Conquering Dissonance: Error Handling Strategies with purrr

Numbers around us
Numbers around us
Published in
11 min readMay 18, 2023

Stepping onto the stage of data analysis with the R programming language and the purrr package is like leading an orchestra as the conductor. While the harmonious performance of data manipulation under your control is deeply satisfying, there will be times when a note is off — an error occurs — causing dissonance in your data symphony. Recognizing this potential, we’ll venture off the beaten path of our ggplot2 series and tackle the challenge of conquering this dissonance: mastering error handling with purrr.

As with music, errors in data analysis are not necessarily failures. Instead, they are opportunities to understand your data better and fine-tune your approach. They indicate that your data is communicating something important, something unexpected, something that requires your attention as the conductor of this grand performance. This article aims to equip you with the strategies needed to address and conquer these dissonances, ensuring your data analysis performance remains harmonious and resonant. Stay tuned as we dive into the intriguing world of error handling with purrr!
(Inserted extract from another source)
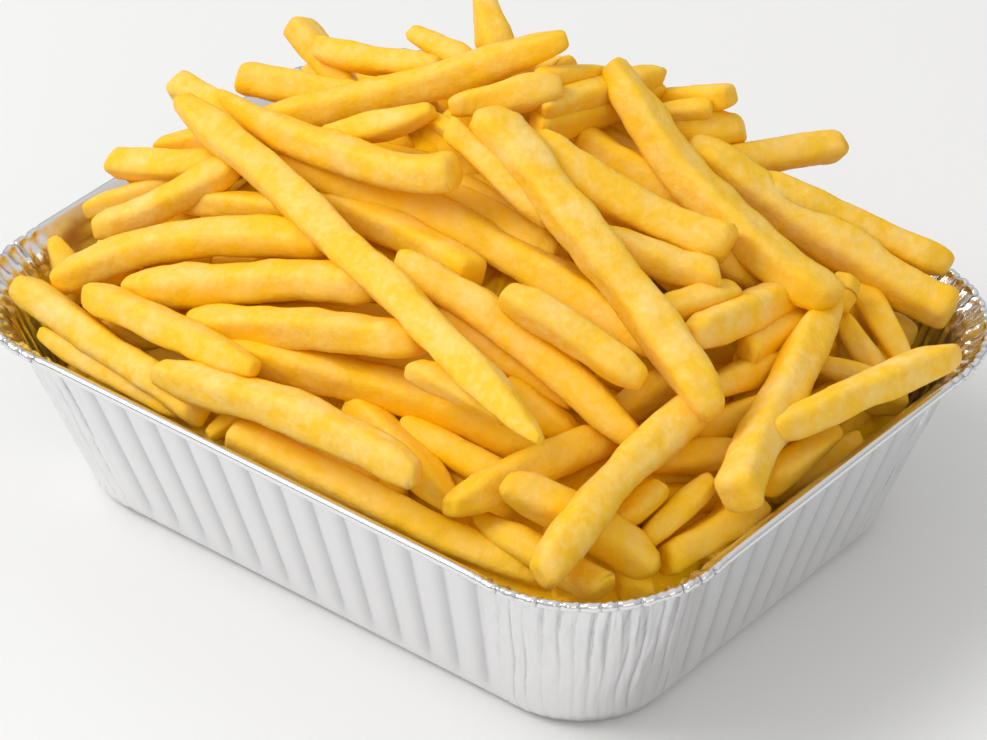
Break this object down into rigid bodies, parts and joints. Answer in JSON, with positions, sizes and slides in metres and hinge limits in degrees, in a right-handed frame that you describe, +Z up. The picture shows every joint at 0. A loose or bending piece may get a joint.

Understanding the Concept of Errors in purrr

In the world of data analysis with R and purrr, errors are similar to the dissonant notes that unexpectedly appear in a symphony performance. Just as a skilled conductor swiftly notices and rectifies these off notes to maintain harmony, a data analyst should understand the nature of errors and know how to handle them effectively to keep the data manipulation process smooth and efficient.

Errors in R typically indicate that something has gone wrong during the execution of your code. They might arise due to various reasons, such as incompatible data types, incorrect function arguments, missing values, or unexpected data input. Just like a sudden cacophony in a musical performance can startle the audience, errors in your code can halt your analysis, making it essential to manage them effectively.

Errors in purrr often arise when we’re dealing with list-like structures using functions like map(), map_dbl(), map_int(), and others. Let's consider an example:

library(purrr)

# List of numbers and a character string
mixed_list <- list(1, 2, “three”, 4)

# Attempt to calculate the square of each item in the list
squared <- map_dbl(mixed_list, ~ .²)

Error in `map_dbl()`:
ℹ In index: 3.
Caused by error in `.²`:
! non-numeric argument to binary operator
Run `rlang::last_trace()` to see where the error occurred.

Executing this code results in an error because the function map_dbl() expects to work with numeric inputs, but encounters a character string in mixed_list. Understanding the nature of such errors is the first step towards conquering dissonance in our data manipulation performance. It allows us to anticipate potential issues and choose the right tools to address them, thereby ensuring a seamless and harmonious data analysis process.

Basic Error Handling in purrr

Just as an experienced conductor has several strategies to quickly correct off notes and regain harmony in a performance, purrr provides us with a set of tools to handle errors during our data manipulation process. Among these, safely(), quietly(), and possibly() functions are akin to the conductor's baton, letting us orchestrate our way through the unexpected.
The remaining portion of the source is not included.